# START OF GIVEN INFORMATION

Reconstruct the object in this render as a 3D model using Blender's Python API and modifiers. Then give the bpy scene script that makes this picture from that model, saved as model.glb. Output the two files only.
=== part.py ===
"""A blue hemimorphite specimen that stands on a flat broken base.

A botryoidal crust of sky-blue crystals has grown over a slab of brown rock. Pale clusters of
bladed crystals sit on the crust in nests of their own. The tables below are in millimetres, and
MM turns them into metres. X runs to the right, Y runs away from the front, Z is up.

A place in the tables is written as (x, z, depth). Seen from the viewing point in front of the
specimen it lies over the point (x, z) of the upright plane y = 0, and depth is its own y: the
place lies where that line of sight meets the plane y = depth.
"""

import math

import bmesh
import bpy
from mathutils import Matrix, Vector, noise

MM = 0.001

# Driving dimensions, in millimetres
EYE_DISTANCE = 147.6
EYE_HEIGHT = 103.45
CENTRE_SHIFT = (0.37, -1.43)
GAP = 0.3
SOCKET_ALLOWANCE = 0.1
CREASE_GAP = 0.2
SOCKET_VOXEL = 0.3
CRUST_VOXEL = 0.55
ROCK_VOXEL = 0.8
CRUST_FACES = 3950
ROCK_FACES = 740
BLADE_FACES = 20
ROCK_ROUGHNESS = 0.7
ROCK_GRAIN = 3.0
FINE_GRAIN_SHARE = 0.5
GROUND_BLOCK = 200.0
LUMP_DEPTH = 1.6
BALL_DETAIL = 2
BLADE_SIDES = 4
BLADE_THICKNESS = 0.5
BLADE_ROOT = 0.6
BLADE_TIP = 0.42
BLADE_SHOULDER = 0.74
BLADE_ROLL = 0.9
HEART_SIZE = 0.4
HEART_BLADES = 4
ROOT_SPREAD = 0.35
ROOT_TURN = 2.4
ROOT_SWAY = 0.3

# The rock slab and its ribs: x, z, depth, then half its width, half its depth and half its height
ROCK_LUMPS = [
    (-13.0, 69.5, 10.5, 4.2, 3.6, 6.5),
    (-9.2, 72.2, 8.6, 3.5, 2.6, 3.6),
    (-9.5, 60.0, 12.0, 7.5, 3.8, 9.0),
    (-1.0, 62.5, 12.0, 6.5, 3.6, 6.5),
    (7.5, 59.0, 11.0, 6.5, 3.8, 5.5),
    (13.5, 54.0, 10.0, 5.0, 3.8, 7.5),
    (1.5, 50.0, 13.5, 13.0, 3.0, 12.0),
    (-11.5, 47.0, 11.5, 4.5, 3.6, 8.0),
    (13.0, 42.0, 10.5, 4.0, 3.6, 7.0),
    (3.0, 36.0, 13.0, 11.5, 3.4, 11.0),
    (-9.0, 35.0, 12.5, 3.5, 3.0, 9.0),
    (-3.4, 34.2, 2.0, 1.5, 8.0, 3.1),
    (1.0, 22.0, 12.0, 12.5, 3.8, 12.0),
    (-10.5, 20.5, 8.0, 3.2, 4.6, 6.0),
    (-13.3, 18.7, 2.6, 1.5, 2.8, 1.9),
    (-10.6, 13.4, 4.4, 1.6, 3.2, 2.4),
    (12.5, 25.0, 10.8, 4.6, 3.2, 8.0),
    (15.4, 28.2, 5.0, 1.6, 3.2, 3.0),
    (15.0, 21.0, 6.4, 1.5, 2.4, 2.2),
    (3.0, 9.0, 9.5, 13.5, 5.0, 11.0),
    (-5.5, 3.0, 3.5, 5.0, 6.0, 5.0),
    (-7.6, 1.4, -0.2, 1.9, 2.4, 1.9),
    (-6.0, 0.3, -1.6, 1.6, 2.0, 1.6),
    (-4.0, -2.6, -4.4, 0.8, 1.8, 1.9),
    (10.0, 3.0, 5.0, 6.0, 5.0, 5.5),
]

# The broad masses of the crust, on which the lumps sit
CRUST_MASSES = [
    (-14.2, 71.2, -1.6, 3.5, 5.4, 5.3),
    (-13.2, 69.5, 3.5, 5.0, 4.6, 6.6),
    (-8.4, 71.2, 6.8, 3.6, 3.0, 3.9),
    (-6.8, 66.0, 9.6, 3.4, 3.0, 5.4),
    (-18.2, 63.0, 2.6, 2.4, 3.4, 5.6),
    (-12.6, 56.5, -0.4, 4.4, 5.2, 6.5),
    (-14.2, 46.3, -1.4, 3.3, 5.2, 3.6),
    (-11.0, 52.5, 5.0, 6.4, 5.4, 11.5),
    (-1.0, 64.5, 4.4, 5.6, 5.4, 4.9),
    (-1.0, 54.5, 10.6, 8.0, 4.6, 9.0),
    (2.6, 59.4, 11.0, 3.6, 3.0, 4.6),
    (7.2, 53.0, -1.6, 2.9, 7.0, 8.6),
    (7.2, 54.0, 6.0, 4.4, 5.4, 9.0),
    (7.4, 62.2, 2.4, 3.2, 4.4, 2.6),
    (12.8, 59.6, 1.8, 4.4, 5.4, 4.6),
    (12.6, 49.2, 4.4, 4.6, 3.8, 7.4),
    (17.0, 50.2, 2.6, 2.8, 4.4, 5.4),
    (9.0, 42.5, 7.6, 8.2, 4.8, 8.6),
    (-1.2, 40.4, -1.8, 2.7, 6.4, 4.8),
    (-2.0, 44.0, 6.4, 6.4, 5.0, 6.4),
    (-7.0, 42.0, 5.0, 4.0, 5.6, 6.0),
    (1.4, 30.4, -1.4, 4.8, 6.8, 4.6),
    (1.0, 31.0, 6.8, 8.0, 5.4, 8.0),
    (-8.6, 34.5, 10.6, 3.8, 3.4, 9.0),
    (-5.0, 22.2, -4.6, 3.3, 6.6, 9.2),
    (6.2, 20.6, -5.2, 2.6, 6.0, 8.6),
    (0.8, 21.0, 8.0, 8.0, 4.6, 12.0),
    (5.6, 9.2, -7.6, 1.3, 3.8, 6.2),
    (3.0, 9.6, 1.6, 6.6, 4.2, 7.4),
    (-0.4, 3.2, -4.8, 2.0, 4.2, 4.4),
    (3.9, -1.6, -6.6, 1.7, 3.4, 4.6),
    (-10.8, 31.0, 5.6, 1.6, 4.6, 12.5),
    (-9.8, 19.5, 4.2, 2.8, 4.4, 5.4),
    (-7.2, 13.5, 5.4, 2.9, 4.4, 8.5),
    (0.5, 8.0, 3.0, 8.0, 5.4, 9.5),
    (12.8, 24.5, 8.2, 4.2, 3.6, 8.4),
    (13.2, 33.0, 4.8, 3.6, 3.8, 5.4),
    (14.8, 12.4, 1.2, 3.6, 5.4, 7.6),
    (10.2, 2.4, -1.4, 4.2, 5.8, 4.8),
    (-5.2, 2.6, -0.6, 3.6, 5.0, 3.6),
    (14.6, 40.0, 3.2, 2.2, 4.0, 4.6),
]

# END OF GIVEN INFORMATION

AIM OF THE EXERCISE: Set down the listing in full, keeping every word exactly as it is.

RESPONSE:
Reconstruct the object in this render as a 3D model using Blender's Python API and modifiers. Then give the bpy scene script that makes this picture from that model, saved as model.glb. Output the two files only.
=== part.py ===
"""A blue hemimorphite specimen that stands on a flat broken base.

A botryoidal crust of sky-blue crystals has grown over a slab of brown rock. Pale clusters of
bladed crystals sit on the crust in nests of their own. The tables below are in millimetres, and
MM turns them into metres. X runs to the right, Y runs away from the front, Z is up.

A place in the tables is written as (x, z, depth). Seen from the viewing point in front of the
specimen it lies over the point (x, z) of the upright plane y = 0, and depth is its own y: the
place lies where that line of sight meets the plane y = depth.
"""

import math

import bmesh
import bpy
from mathutils import Matrix, Vector, noise

MM = 0.001

# Driving dimensions, in millimetres
EYE_DISTANCE = 147.6
EYE_HEIGHT = 103.45
CENTRE_SHIFT = (0.37, -1.43)
GAP = 0.3
SOCKET_ALLOWANCE = 0.1
CREASE_GAP = 0.2
SOCKET_VOXEL = 0.3
CRUST_VOXEL = 0.55
ROCK_VOXEL = 0.8
CRUST_FACES = 3950
ROCK_FACES = 740
BLADE_FACES = 20
ROCK_ROUGHNESS = 0.7
ROCK_GRAIN = 3.0
FINE_GRAIN_SHARE = 0.5
GROUND_BLOCK = 200.0
LUMP_DEPTH = 1.6
BALL_DETAIL = 2
BLADE_SIDES = 4
BLADE_THICKNESS = 0.5
BLADE_ROOT = 0.6
BLADE_TIP = 0.42
BLADE_SHOULDER = 0.74
BLADE_ROLL = 0.9
HEART_SIZE = 0.4
HEART_BLADES = 4
ROOT_SPREAD = 0.35
ROOT_TURN = 2.4
ROOT_SWAY = 0.3

# The rock slab and its ribs: x, z, depth, then half its width, half its depth and half its height
ROCK_LUMPS = [
    (-13.0, 69.5, 10.5, 4.2, 3.6, 6.5),
    (-9.2, 72.2, 8.6, 3.5, 2.6, 3.6),
    (-9.5, 60.0, 12.0, 7.5, 3.8, 9.0),
    (-1.0, 62.5, 12.0, 6.5, 3.6, 6.5),
    (7.5, 59.0, 11.0, 6.5, 3.8, 5.5),
    (13.5, 54.0, 10.0, 5.0, 3.8, 7.5),
    (1.5, 50.0, 13.5, 13.0, 3.0, 12.0),
    (-11.5, 47.0, 11.5, 4.5, 3.6, 8.0),
    (13.0, 42.0, 10.5, 4.0, 3.6, 7.0),
    (3.0, 36.0, 13.0, 11.5, 3.4, 11.0),
    (-9.0, 35.0, 12.5, 3.5, 3.0, 9.0),
    (-3.4, 34.2, 2.0, 1.5, 8.0, 3.1),
    (1.0, 22.0, 12.0, 12.5, 3.8, 12.0),
    (-10.5, 20.5, 8.0, 3.2, 4.6, 6.0),
    (-13.3, 18.7, 2.6, 1.5, 2.8, 1.9),
    (-10.6, 13.4, 4.4, 1.6, 3.2, 2.4),
    (12.5, 25.0, 10.8, 4.6, 3.2, 8.0),
    (15.4, 28.2, 5.0, 1.6, 3.2, 3.0),
    (15.0, 21.0, 6.4, 1.5, 2.4, 2.2),
    (3.0, 9.0, 9.5, 13.5, 5.0, 11.0),
    (-5.5, 3.0, 3.5, 5.0, 6.0, 5.0),
    (-7.6, 1.4, -0.2, 1.9, 2.4, 1.9),
    (-6.0, 0.3, -1.6, 1.6, 2.0, 1.6),
    (-4.0, -2.6, -4.4, 0.8, 1.8, 1.9),
    (10.0, 3.0, 5.0, 6.0, 5.0, 5.5),
]

# The broad masses of the crust, on which the lumps sit
CRUST_MASSES = [
    (-14.2, 71.2, -1.6, 3.5, 5.4, 5.3),
    (-13.2, 69.5, 3.5, 5.0, 4.6, 6.6),
    (-8.4, 71.2, 6.8, 3.6, 3.0, 3.9),
    (-6.8, 66.0, 9.6, 3.4, 3.0, 5.4),
    (-18.2, 63.0, 2.6, 2.4, 3.4, 5.6),
    (-12.6, 56.5, -0.4, 4.4, 5.2, 6.5),
    (-14.2, 46.3, -1.4, 3.3, 5.2, 3.6),
    (-11.0, 52.5, 5.0, 6.4, 5.4, 11.5),
    (-1.0, 64.5, 4.4, 5.6, 5.4, 4.9),
    (-1.0, 54.5, 10.6, 8.0, 4.6, 9.0),
    (2.6, 59.4, 11.0, 3.6, 3.0, 4.6),
    (7.2, 53.0, -1.6, 2.9, 7.0, 8.6),
    (7.2, 54.0, 6.0, 4.4, 5.4, 9.0),
    (7.4, 62.2, 2.4, 3.2, 4.4, 2.6),
    (12.8, 59.6, 1.8, 4.4, 5.4, 4.6),
    (12.6, 49.2, 4.4, 4.6, 3.8, 7.4),
    (17.0, 50.2, 2.6, 2.8, 4.4, 5.4),
    (9.0, 42.5, 7.6, 8.2, 4.8, 8.6),
    (-1.2, 40.4, -1.8, 2.7, 6.4, 4.8),
    (-2.0, 44.0, 6.4, 6.4, 5.0, 6.4),
    (-7.0, 42.0, 5.0, 4.0, 5.6, 6.0),
    (1.4, 30.4, -1.4, 4.8, 6.8, 4.6),
    (1.0, 31.0, 6.8, 8.0, 5.4, 8.0),
    (-8.6, 34.5, 10.6, 3.8, 3.4, 9.0),
    (-5.0, 22.2, -4.6, 3.3, 6.6, 9.2),
    (6.2, 20.6, -5.2, 2.6, 6.0, 8.6),
    (0.8, 21.0, 8.0, 8.0, 4.6, 12.0),
    (5.6, 9.2, -7.6, 1.3, 3.8, 6.2),
    (3.0, 9.6, 1.6, 6.6, 4.2, 7.4),
    (-0.4, 3.2, -4.8, 2.0, 4.2, 4.4),
    (3.9, -1.6, -6.6, 1.7, 3.4, 4.6),
    (-10.8, 31.0, 5.6, 1.6, 4.6, 12.5),
    (-9.8, 19.5, 4.2, 2.8, 4.4, 5.4),
    (-7.2, 13.5, 5.4, 2.9, 4.4, 8.5),
    (0.5, 8.0, 3.0, 8.0, 5.4, 9.5),
    (12.8, 24.5, 8.2, 4.2, 3.6, 8.4),
    (13.2, 33.0, 4.8, 3.6, 3.8, 5.4),
    (14.8, 12.4, 1.2, 3.6, 5.4, 7.6),
    (10.2, 2.4, -1.4, 4.2, 5.8, 4.8),
    (-5.2, 2.6, -0.6, 3.6, 5.0, 3.6),
    (14.6, 40.0, 3.2, 2.2, 4.0, 4.6),
]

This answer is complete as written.